DR. NORMANDY’S PURPLE INK.—To produce a purple-colored ink called the “King of Purples,” Dr. Normandy recommends the following proportions to be observed:—To twelve pounds of Campeachy wood add as many gallons of boiling water; pour the solution through a funnel with a strainer made of coarse flannel, on one pound of hydrate or acetate of deutoxide of copper finely pulverized (at the bottom of the funnel a piece of sponge is placed), then add immediately 14lbs. of sulphate of alumina and potash, and for every 340 gallons of liquid add eighty pounds of gum arabic or gum Senegal. Let these remain for three or four days, and a beautiful purple color will be produced.

DR. NORMANDY’S BLUE INK.—Dr. Normandy’s blue ink is made by operating upon Chinese blue or cyanoferruret of {315} iron. The cyanoferruret of iron is to be ground in water with oxalic acid or bin-oxalate of potash, adding gum arabic in the following proportions: to seven ounces of water add three drachms of Chinese blue, 1 drachm of bin-oxalate of potash, and 1 drachm of gum arabic; to these ingredients a solution of tin may be added.

GIROND’S SUBSTITUTE FOR GALLS.—The substitute for gallnuts, patented by M. Girond, of Lyons, in 1825, is an extract from the shell of the chestnut, and also from the wood and sap of the chestnut-tree. The extract is denominated Damajavag, and the mode of preparing it is by reducing the chestnut-shell into small pieces, and boiling them in water.

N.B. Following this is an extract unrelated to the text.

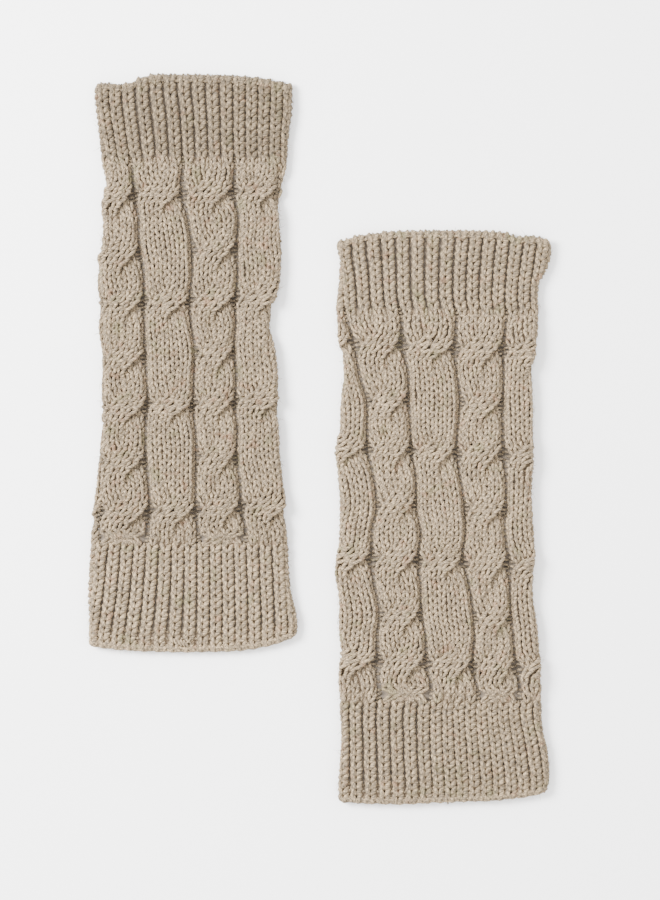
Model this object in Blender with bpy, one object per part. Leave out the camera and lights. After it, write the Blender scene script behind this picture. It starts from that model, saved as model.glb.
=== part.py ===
# A pair of long cable-knit leg warmers, laid flat side by side, mouth ends to +Y.
# Each one is a knitted tube in three stretches: ribbed top cuff, cabled leg, ribbed bottom cuff.
import math
from collections import namedtuple

import bpy

# All sizes are in millimetres, and MM turns them into metres.
MM = 0.001

# Knit: eight cable columns go round each tube, and each column carries on as four ribs in a cuff.
COLUMNS_ROUND = 8
RIBS_PER_COLUMN = 4
ROW = 4.62
CROSSING_REACH = 1.3

# Cloth: wall thickness behind the raised knit, and height of the flattened tube.
WALL = 3.0
CUFF_DEPTH = 8.2
LEG_DEPTH = 9.0
DEPTH_BLEND = 12.0
SEAM_GAP = 0.3
RIM_ROUND = 0.8
RIM_STEP = 1.2
HEM_ROWS = 9.0

# Raised knit, measured out from the tube's mean surface.
GUTTER_FLOOR = -1.3
GUTTER_WIDTH = 0.13
COLUMN_CROWN = 1.0
COLUMN_ROUND = 0.4
STRAND_SHIFT = 0.25
STRAND_EDGE = 0.55
CROSSING_RISE = 2.0
CROSSING_DIP = 1.2
RIB_FLOOR = -1.0
RIB_CROWN = 0.9
EDGE_RELIEF = 0.45
SIDE_RELIEF = 0.3

# The two warmers' own axes, from the middle of the pair, and the station 0 of each.
LEFT_AXIS = -87.8
LEFT_TOP = 253.7
RIGHT_AXIS = 82.6
RIGHT_TOP = 144.7

KNIT_COLOUR = (0.432, 0.359, 0.279, 1.0)

# station: distance down from the top; middle: offset from the axis; width: across the flat tube
Outline = namedtuple("Outline", "station middle width")
# x of the gutters between columns, from the axis, by their number
Gutters = namedtuple("Gutters", "station first second third fourth")
# Shape of an open end: how far the corners lie back from the middle, front layer and back layer
Mouth = namedtuple("Mouth", "middle_out left_back right_back front_power back_power back_peek")
Warmer = namedtuple(
    "Warmer",
    "name axis top first_seam second_seam top_corner bottom_corner "
    "outline gutters crossings rope_parity top_mouth bottom_mouth dense_from dense_to",
)

LEFT = Warmer(
    name="left",
    axis=LEFT_AXIS,
    top=LEFT_TOP,
    first_seam=58.3,
    second_seam=324.1,
    top_corner=9.0,
    bottom_corner=393.0,
    outline=(
        Outline(9.0, 0.3, 138.4),
        Outline(18.7, 0.3, 138.1),
        Outline(27.1, 0.7, 137.4),
        Outline(43.7, 0.4, 132.6),
        Outline(60.4, 0.7, 129.1),
        Outline(77.0, 0.7, 122.1),
        Outline(93.7, -1.2, 122.5),
        Outline(110.3, -0.4, 124.2),
        Outline(127.0, -1.7, 128.4),
        Outline(143.7, -3.5, 127.7),
        Outline(160.3, -5.2, 121.4),
        Outline(177.0, -6.6, 118.7),
        Outline(193.6, -3.5, 122.1),
        Outline(210.3, -2.4, 124.2),
        Outline(243.6, -2.4, 124.2),
        Outline(260.3, -2.4, 127.0),
        Outline(293.6, -2.4, 131.2),
        Outline(310.2, -3.1, 133.9),
        Outline(326.9, -2.8, 137.4),
        Outline(360.2, -2.8, 141.6),
        Outline(385.2, 0.0, 145.7),
        Outline(393.0, -1.0, 143.5),
    ),
    gutters=(
        Gutters(19.4, -50.0, -11.1, 27.8, None),
        Gutters(31.9, -48.6, -9.0, 27.8, None),
        Gutters(60.4, -44.4, -8.6, 28.2, None),
        Gutters(157.5, -34.7, -3.5, 28.5, None),
        Gutters(233.9, -32.6, 0.0, 28.1, None),
        Gutters(305.4, -31.2, 1.8, 33.7, None),
        Gutters(353.9, -34.7, 2.8, 37.5, None),
        Gutters(385.9, -38.9, 2.1, 38.2, None),
    ),
    crossings=(81.2, 118.0, 156.2, 190.9, 228.3, 264.4, 302.6),
    rope_parity=0,
    top_mouth=Mouth(5.5, 5.6, 5.6, 3.0, 2.2, 2.2),
    bottom_mouth=Mouth(8.5, 4.2, 10.4, 3.0, 3.0, 0.0),
    dense_from=-0.4,
    dense_to=4.6,
)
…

One hundred-weight of the shells of chestnuts broken into small pieces is to be immersed in about 180 or 200 quarts of water, in a vessel of copper or any other material, except iron, and after having been allowed to soak in this water for about 12 hours, the material is then to be boiled for about three hours, in order to obtain the extract. The wood of the chestnut tree may be cut into small pieces or shaved thin, and treated in the same way.

The extract is now to be drawn off from the boiler, and filtered through a fine sieve or cloth, after which the water must be evaporated from it until the extract is reduced to the consistence of paste.

It may now be cut into cakes of any convenient size, and dried in an oven of low temperature, and when hard, may be packed for sale, and used for any of the purposes in the arts to which gallnuts have been heretofore applied. The quantity of damajavag obtained from the above will be about 8 or 10 lbs.

In using this damajavag, it is only necessary to pound or otherwise reduce it to powder when it may be mixed with other ingredients as pulverized gall nuts.

The same chemical properties belong to the sap of the chestnut-tree, which may be extracted by tapping the trunk, and when so obtained, may be used for the same purpose as gallnuts.

STEPHENS’ BLUE INK.—Stephens’ blue ink is prepared as follows:—Take Prussian blue, whether produced from a combination of prussiate of potash and salts of iron, or the Prussian {316} blue of commerce, as commonly manufactured, and put this into an earthen vessel, and pour over it a quantity of strong acid, sufficient to cover the Prussian blue. Muriatic acid, sulphuric acid, or any other acid which has a sufficient action upon iron will do. If sulphuric acid is used it should be diluted a little, that is, with a quantity of water equal to about its bulk. The Prussian blue is allowed to remain in the acid from twenty-four to forty-eight hours or longer, and then the mixture is diluted with a large quantity of water, stirring it up at the time, for the purpose of washing from it the salts of iron. When in this state of dilution, it is allowed to stand until the color has subsided, when the supernatant liquor is drawn off with a syphon and more water added to it. This process is repeated until the acid, with the iron, has been completely washed away, which is known by testing it with prussiate of potash, which will show if it yields any blue precipitate; if not, it is sufficiently washed. The product is then placed upon a filter, and suffered to remain until the liquid has all drained away.

The Prussian blue, thus prepared, is reduced to a state containing less iron than the Prussian blue of commerce, in which state it is more readily acted upon, and rendered soluble than in any other condition.